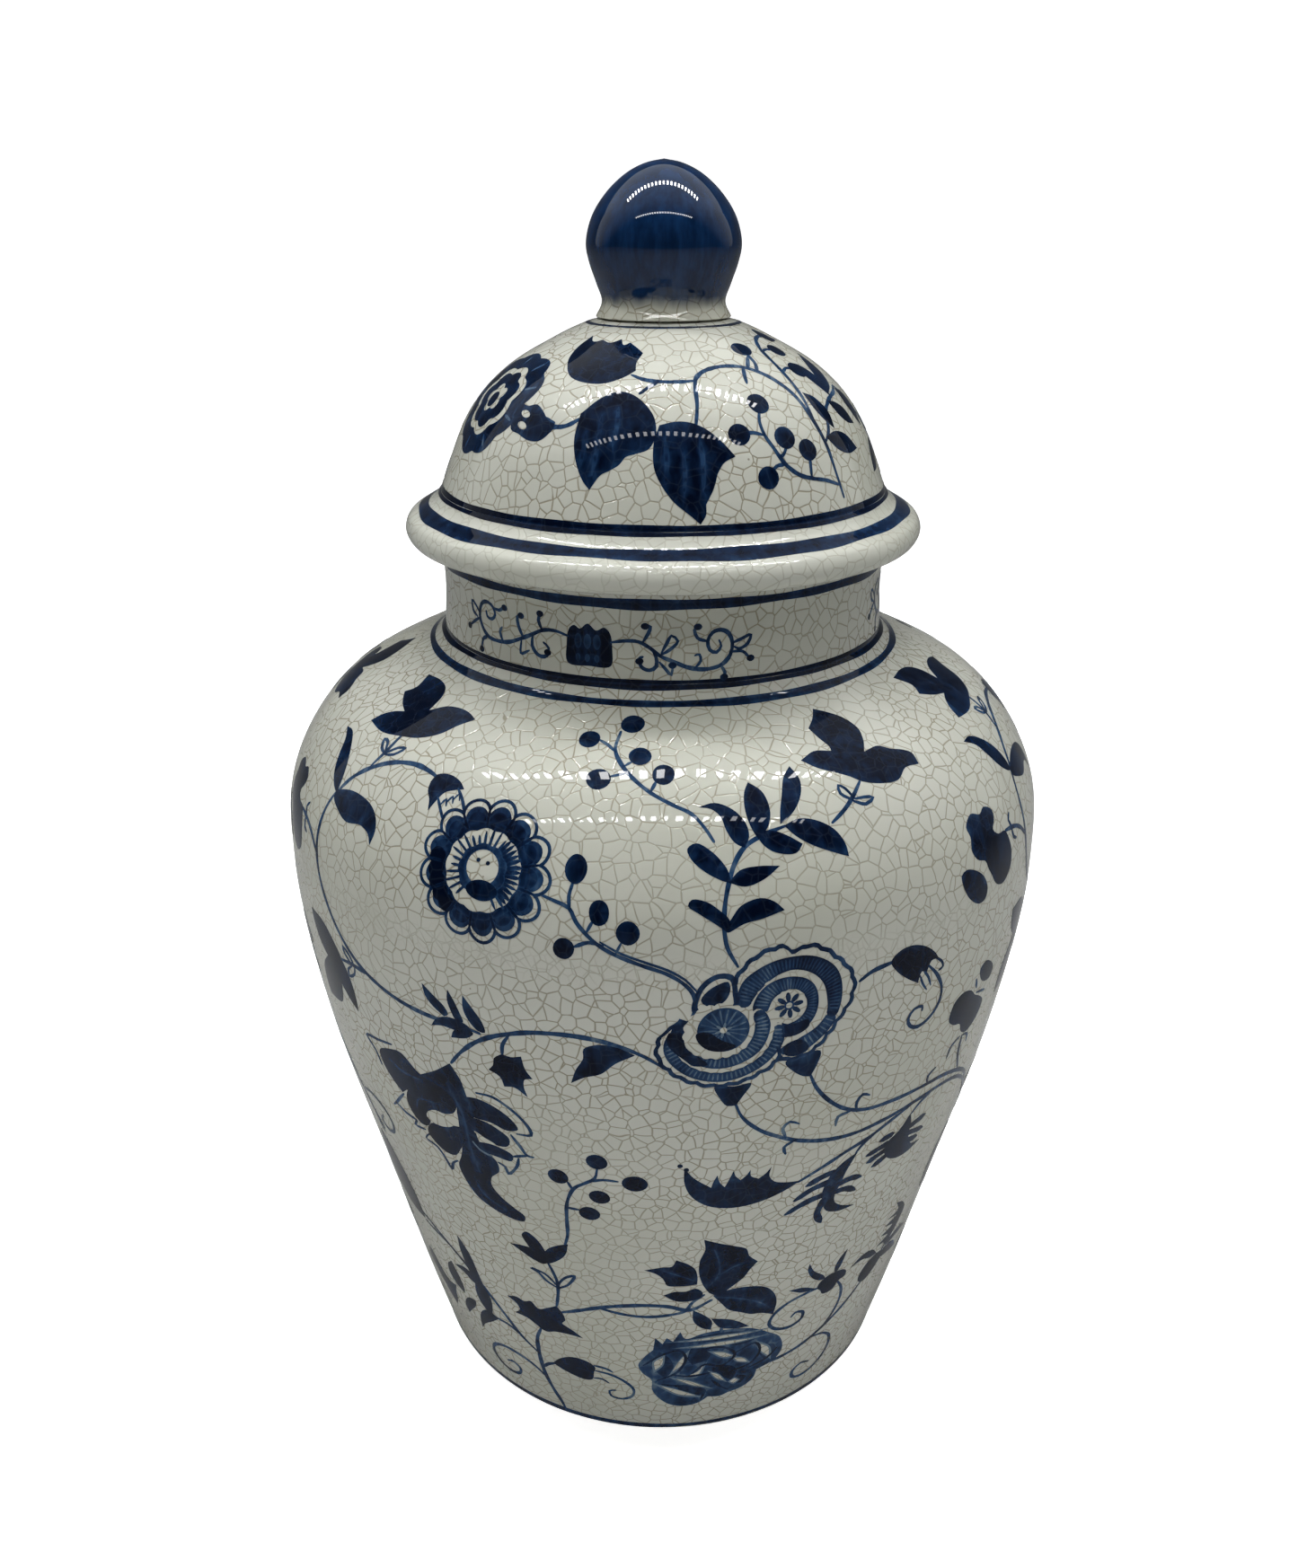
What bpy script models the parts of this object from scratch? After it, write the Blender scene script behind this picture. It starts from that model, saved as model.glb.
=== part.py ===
"""Lidded ginger jar: turned stoneware body, domed lid with locating ring and hollow bud knob.

Metres, +Z up. The origin is the centre of the foot, on the surface that the jar stands on.
Profiles are written as (radius, height) in millimetres and turned round the Z axis.
"""

import math

import bpy

MM = 0.001
COLLECTION = "ginger_jar"

# Driving dimensions, in millimetres.
TOTAL_HEIGHT = 306.0
BELLY_RADIUS = 94.0
BELLY_HEIGHT = 151.0
FOOT_RADIUS = 64.3
FOOT_RING_WIDTH = 7.0
FOOT_RECESS = 4.5
FOOT_EDGE = 1.5
NECK_FOOT_HEIGHT = 203.4
NECK_RADIUS = 53.1
NECK_BORE_RADIUS = 48.2
SEAT_HEIGHT = 226.0
LIP_EDGE = 1.5
WALL = 5.0
FLANGE_RADIUS = 61.0
LID_WALL = 4.5
LID_BORE_RADIUS = 42.6
COLLAR_RADIUS = 46.4
COLLAR_TAPER = 0.8
COLLAR_DEPTH = 13.5
COLLAR_WALL = 4.0
CROWN_HEIGHT = 275.2
VENT_RADIUS = 4.0
KNOB_RADIUS = 17.4
KNOB_WALL = 3.6
JOINT_GAP = 0.3

TURN_STEPS = 40
KNOB_STEPS = 32
MERGE_DISTANCE = 0.00001

# Outer outline of the body, foot to neck.
BODY_OUTLINE = [
    (FOOT_RADIUS, FOOT_EDGE),
    (70.0, 24.0),
    (79.2, 64.0),
    (88.4, 104.0),
    (BELLY_RADIUS - 0.8, 135.0),
    (BELLY_RADIUS, BELLY_HEIGHT),
    (92.7, 167.0),
    (87.2, 179.0),
    (78.7, 188.6),
    (66.4, 195.4),
    (56.4, 200.2),
    (NECK_RADIUS, NECK_FOOT_HEIGHT),
]

# Outer outline of the lid's dome, from the vent under the knob to the flange.
DOME_OUTLINE = [
    (VENT_RADIUS, CROWN_HEIGHT),
    (17.2, 272.4),
    (26.5, 268.2),
    (35.0, 263.3),
    (41.6, 257.4),
    (46.4, 250.3),
    (49.6, 243.0),
    (52.3, 235.8),
]

# Rounded bead of the flange, from the foot of the dome to its underside.
FLANGE_OUTLINE = [
    (52.3, 235.8),
    (54.4, 233.4),
    (57.5, 231.5),
    (60.1, 229.8),
    (FLANGE_RADIUS, 227.2),
    (59.7, 224.7),
    (56.8, 223.9),
    (55.0, 224.8),
]

# Outer outline of the knob, tip to foot.
KNOB_OUTLINE = [
    (0.0, TOTAL_HEIGHT),
    (4.0, 305.2),
    (8.2, 303.2),
    (12.6, 299.4),
    (16.0, 294.4),
    (KNOB_RADIUS, 288.8),
    (16.7, 284.8),
    (15.2, 280.5),
    (14.0, 276.6),
    (15.4, 273.4),
]


def between(start, end, low, high, value):
    """Linear blend from start at low to end at high."""
    share = (value - low) / (high - low)
    return start + (end - start) * share


def spline(points, per_span):
    """Points of a centripetal Catmull-Rom curve through an outline, both ends included."""
    first = tuple(2 * a - b for a, b in zip(points[0], points[1]))
    last = tuple(2 * a - b for a, b in zip(points[-1], points[-2]))
    chain = [first, *points, last]
    curve = []
    for index in range(1, len(chain) - 2):
        quad = chain[index - 1:index + 3]
        knots = [0.0]
        for a, b in zip(quad, quad[1:]):
            knots.append(knots[-1] + math.sqrt(math.dist(a, b)))
        for step in range(per_span):
            at = between(knots[1], knots[2], 0, per_span, step)
            curve.append(tuple(neville(quad, knots, at, axis) for axis in (0, 1)))
    curve.append(points[-1])
    return curve


def neville(quad, knots, at, axis):
    """One coordinate of the Catmull-Rom curve at parameter at."""
    line = [
        between(quad[i][axis], quad[i + 1][axis], knots[i], knots[i + 1], at)
        for i in range(3)
    ]
    bend = [between(line[i], line[i + 1], knots[i], knots[i + 2], at) for i in range(2)]
    return between(bend[0], bend[1], knots[1], knots[2], at)


def offset(outline, distance):
    """The outline moved by distance to the left of its direction of travel."""
    moved = []
    for index, (radius, height) in enumerate(outline):
        before = outline[max(index - 1, 0)]
        after = outline[min(index + 1, len(outline) - 1)]
        run, rise = after[0] - before[0], after[1] - before[1]
        length = math.hypot(run, rise)
        moved.append((radius - distance * rise / length, height + distance * run / length))
    return moved


def turned(name, profile, steps, material, lid_pivot=None):
    """A solid of revolution: inside from the axis outwards, then down its outer side."""
    base = SEAT_HEIGHT if lid_pivot else 0.0
    mesh = bpy.data.meshes.new(name)
    verts = [(radius * MM, 0.0, (height - base) * MM) for radius, height in profile]
    edges = [(index, index + 1) for index in range(len(verts) - 1)]
    if profile[0][0] > 0 and profile[-1][0] > 0:
        edges.append((len(verts) - 1, 0))
    mesh.from_pydata(verts, edges, [])
    mesh.materials.append(material)
    solid = bpy.data.objects.new(name, mesh)
    bpy.data.collections[COLLECTION].objects.link(solid)
    solid.parent = lid_pivot
    turn = solid.modifiers.new("turn", "SCREW")
    turn.axis = "Z"
    turn.angle = math.tau
    turn.steps = steps
    turn.render_steps = steps
    turn.use_merge_vertices = True
    turn.merge_threshold = MERGE_DISTANCE
    turn.use_smooth_shade = True
    return solid


def glaze(name, color, roughness):
    """A glazed ceramic surface."""
    material = bpy.data.materials.new(name)
    material.use_nodes = True
    shader = material.node_tree.nodes["Principled BSDF"]
    shader.inputs["Base Color"].default_value = (*color, 1.0)
    shader.inputs["Roughness"].default_value = roughness
    shader.inputs["Metallic"].default_value = 0.0
    material.diffuse_color = (*color, 1.0)
    return material


def body_profile():
    """Inside floor, wall and neck, over the lip, down the outside, and under the foot ring."""
    outside = spline(BODY_OUTLINE, 2)
    inside = offset(outside, WALL)
    floor = FOOT_RECESS + WALL
    wall = [point for point in inside if floor + WALL < point[1] < NECK_FOOT_HEIGHT - 8.0]
    ring_inside = FOOT_RADIUS - FOOT_RING_WIDTH
    profile = [(0.0, floor), (wall[0][0] - 9.0, floor), (wall[0][0] - 2.5, floor + 1.8)]
    profile += wall
    profile += [
        (NECK_BORE_RADIUS + 1.4, NECK_FOOT_HEIGHT - 3.2),
        (NECK_BORE_RADIUS, NECK_FOOT_HEIGHT),
        (NECK_BORE_RADIUS, SEAT_HEIGHT - LIP_EDGE),
        (NECK_BORE_RADIUS + LIP_EDGE, SEAT_HEIGHT),
        (NECK_RADIUS - LIP_EDGE, SEAT_HEIGHT),
        (NECK_RADIUS, SEAT_HEIGHT - LIP_EDGE),
        (NECK_RADIUS - 0.6, between(NECK_FOOT_HEIGHT, SEAT_HEIGHT, 0, 2, 1)),
    ]
    profile += outside[::-1]
    profile += [
        (FOOT_RADIUS - FOOT_EDGE, 0.0),
        (ring_inside, 0.0),
        (ring_inside - 2.0, FOOT_RECESS - 1.0),
        (ring_inside - 6.0, FOOT_RECESS),
        (0.0, FOOT_RECESS),
    ]
    return profile


def dome_profile():
    """Inside of the dome from the vent down, over the seat, and up under the flange bead."""
    outside = spline(DOME_OUTLINE, 2)
    inside = offset(outside[:-3], -LID_WALL)
    inside[0] = (VENT_RADIUS, inside[0][1])
    seat = SEAT_HEIGHT + JOINT_GAP
    underside = [
        (FLANGE_OUTLINE[-1][0] - 0.6, seat),
        (LID_BORE_RADIUS, seat),
        (LID_BORE_RADIUS + 1.0, seat + 4.0),
    ]
    flange = spline(FLANGE_OUTLINE, 2)[1:]
    return outside + flange + underside + inside[::-1]


def collar_profile():
    """The ring that drops inside the neck, hung from the lid's seat."""
    top = SEAT_HEIGHT
    bottom = SEAT_HEIGHT - COLLAR_DEPTH
    inner = COLLAR_RADIUS - COLLAR_WALL
    return [
        (COLLAR_RADIUS, top),
        (COLLAR_RADIUS - COLLAR_TAPER, bottom + 1.0),
        (COLLAR_RADIUS - COLLAR_TAPER - 1.0, bottom),
        (inner + 1.0, bottom),
        (inner, bottom + 1.0),
        (inner, top),
    ]


def knob_profile():
    """Hollow bud, tip to foot, then inside again through the vent over the lid's crown."""
    outside = spline(KNOB_OUTLINE, 2)
    foot = offset(spline(DOME_OUTLINE[:2], 4), JOINT_GAP)
    seat = [point for point in foot if point[0] < KNOB_OUTLINE[-1][0] - 0.5]
    hollow = [
        point for point in offset(KNOB_OUTLINE, -KNOB_WALL)[1:-1]
        if point[1] > CROWN_HEIGHT + 1.2 * KNOB_WALL
    ]
    throat = (VENT_RADIUS, CROWN_HEIGHT + KNOB_WALL)
    return outside + seat[::-1] + [throat] + hollow[::-1] + [(0.0, TOTAL_HEIGHT - KNOB_WALL)]


def main():
    for item in list(bpy.data.objects):
        bpy.data.objects.remove(item)
    bpy.context.scene.collection.children.link(bpy.data.collections.new(COLLECTION))

    crackle_white = glaze("crackle_white_glaze", (0.58, 0.57, 0.52), 0.16)
    lid_white = glaze("lid_white_glaze", (0.60, 0.59, 0.54), 0.16)
    inner_white = glaze("inner_white_glaze", (0.52, 0.51, 0.47), 0.3)
    cobalt = glaze("cobalt_knob_glaze", (0.02, 0.04, 0.13), 0.12)

    pivot = bpy.data.objects.new("lid_pivot", None)
    pivot.location = (0.0, 0.0, SEAT_HEIGHT * MM)
    bpy.data.collections[COLLECTION].objects.link(pivot)

    turned("jar_body", body_profile(), TURN_STEPS, crackle_white)
    turned("lid_dome", dome_profile(), TURN_STEPS, lid_white, pivot)
    turned("lid_locating_ring", collar_profile(), TURN_STEPS, inner_white, pivot)
    turned("lid_knob", knob_profile(), KNOB_STEPS, cobalt, pivot)


main()
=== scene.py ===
"""A blue-and-white ginger jar: crackled glaze over a turned body, lid and knob, with painted cobalt.

Outlines, marks and light strips are in millimetres. The finishes, floor, lamp and camera are in
metres, as the frame is. A place on a wall is (turn, rise): degrees round the axis from the front,
and millimetres along the wall from its foot.
"""

import math

import bpy
import numpy as np
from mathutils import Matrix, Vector, geometry


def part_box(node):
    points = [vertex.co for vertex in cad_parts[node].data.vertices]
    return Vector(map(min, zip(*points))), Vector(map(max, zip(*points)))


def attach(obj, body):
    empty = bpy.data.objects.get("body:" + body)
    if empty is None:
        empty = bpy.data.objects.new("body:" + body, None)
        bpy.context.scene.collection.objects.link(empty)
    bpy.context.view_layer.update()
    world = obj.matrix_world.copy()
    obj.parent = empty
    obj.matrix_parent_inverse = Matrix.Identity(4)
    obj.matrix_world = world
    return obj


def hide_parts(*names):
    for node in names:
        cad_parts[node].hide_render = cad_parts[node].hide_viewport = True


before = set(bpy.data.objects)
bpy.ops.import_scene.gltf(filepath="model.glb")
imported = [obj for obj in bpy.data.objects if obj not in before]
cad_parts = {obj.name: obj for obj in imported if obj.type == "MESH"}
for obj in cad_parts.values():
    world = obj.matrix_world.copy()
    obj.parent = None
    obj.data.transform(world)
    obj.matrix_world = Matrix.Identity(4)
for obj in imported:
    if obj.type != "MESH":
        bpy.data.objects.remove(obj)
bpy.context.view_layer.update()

MM = 0.001
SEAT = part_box("jar_body")[1].z / MM
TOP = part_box("lid_knob")[1].z / MM

TURN_STEPS = 240       # faces round the axis in a turned piece
CORNER_STEPS = 5       # points round a rounded corner
BODY_THICK = 5.0
LID_THICK = 4.5
GAP = 0.3              # the lid stands this far off its seat, and the knob off the lid
RING_DROP = 13.5       # the locating ring reaches this far below the seat
RING_GLAZED = 12.6     # and its glaze this far
BARE_EDGE = 0.4        # bare clay reaches this far up from the foot and the seat
GLAZE_SINK = 0.06      # the glaze lies this far under the top of the paint
PAINT_DEPTH = 0.12     # from the top of the paint to its underside
PLANE_SCALE = 1.45     # millimetres of wall in one degree of turn, at a middling radius
OUTLINE_STEP = 0.8     # between points on the edge of a mark
LINE_STEP = 1.1        # between points along a brush line
FILL_STEP = 2.4        # between points inside a mark, whose rows are closer
FILL_ROW = 0.87 * FILL_STEP


# --- Walls -----------------------------------------------------------------------------------

BODY_OUTLINE = [(64.3, 1.5), (70.0, 24.0), (79.2, 64.0), (88.4, 104.0), (93.2, 135.0), (94.0, 151.0),
                (92.7, 167.0), (87.2, 179.0), (78.7, 188.6), (66.4, 195.4), (56.4, 200.2), (53.1, 203.4)]
NECK_OUTLINE = [(53.1, 203.4), (52.5, 214.7), (53.1, SEAT - 1.5)]
DOME_OUTLINE = [(52.3, 235.8), (49.6, 243.0), (46.4, 250.3), (41.6, 257.4), (35.0, 263.3),
                (26.5, 268.2), (17.2, 272.4), (4.0, 275.2)]
FLANGE_OUTLINE = [(55.0, 224.8), (56.8, 223.9), (59.7, 224.7), (61.0, 227.2), (60.1, 229.8),
                  (57.5, 231.5), (54.4, 233.4), (52.3, 235.8)]
KNOB_OUTLINE = [(15.4, 273.4), (14.0, 276.6), (15.2, 280.5), (16.7, 284.8), (17.4, 288.8),
                (16.0, 294.4), (12.6, 299.4), (8.2, 303.2), (4.0, 305.2), (0.0, TOP)]


def blend(start, end, low, high, at):
    """start at low, end at high, and the straight line between them at at."""
    return start + (end - start) * (at - low) / (high - low)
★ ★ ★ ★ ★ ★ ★
§ **Direction**
Begin at the line that has "if empty is"; stop after the line that has "imported = [obj". Copy every line in that span exactly.

§ **Response to this task**
    if empty is None:
        empty = bpy.data.objects.new("body:" + body, None)
        bpy.context.scene.collection.objects.link(empty)
    bpy.context.view_layer.update()
    world = obj.matrix_world.copy()
    obj.parent = empty
    obj.matrix_parent_inverse = Matrix.Identity(4)
    obj.matrix_world = world
    return obj


def hide_parts(*names):
    for node in names:
        cad_parts[node].hide_render = cad_parts[node].hide_viewport = True


before = set(bpy.data.objects)
bpy.ops.import_scene.gltf(filepath="model.glb")
imported = [obj for obj in bpy.data.objects if obj not in before]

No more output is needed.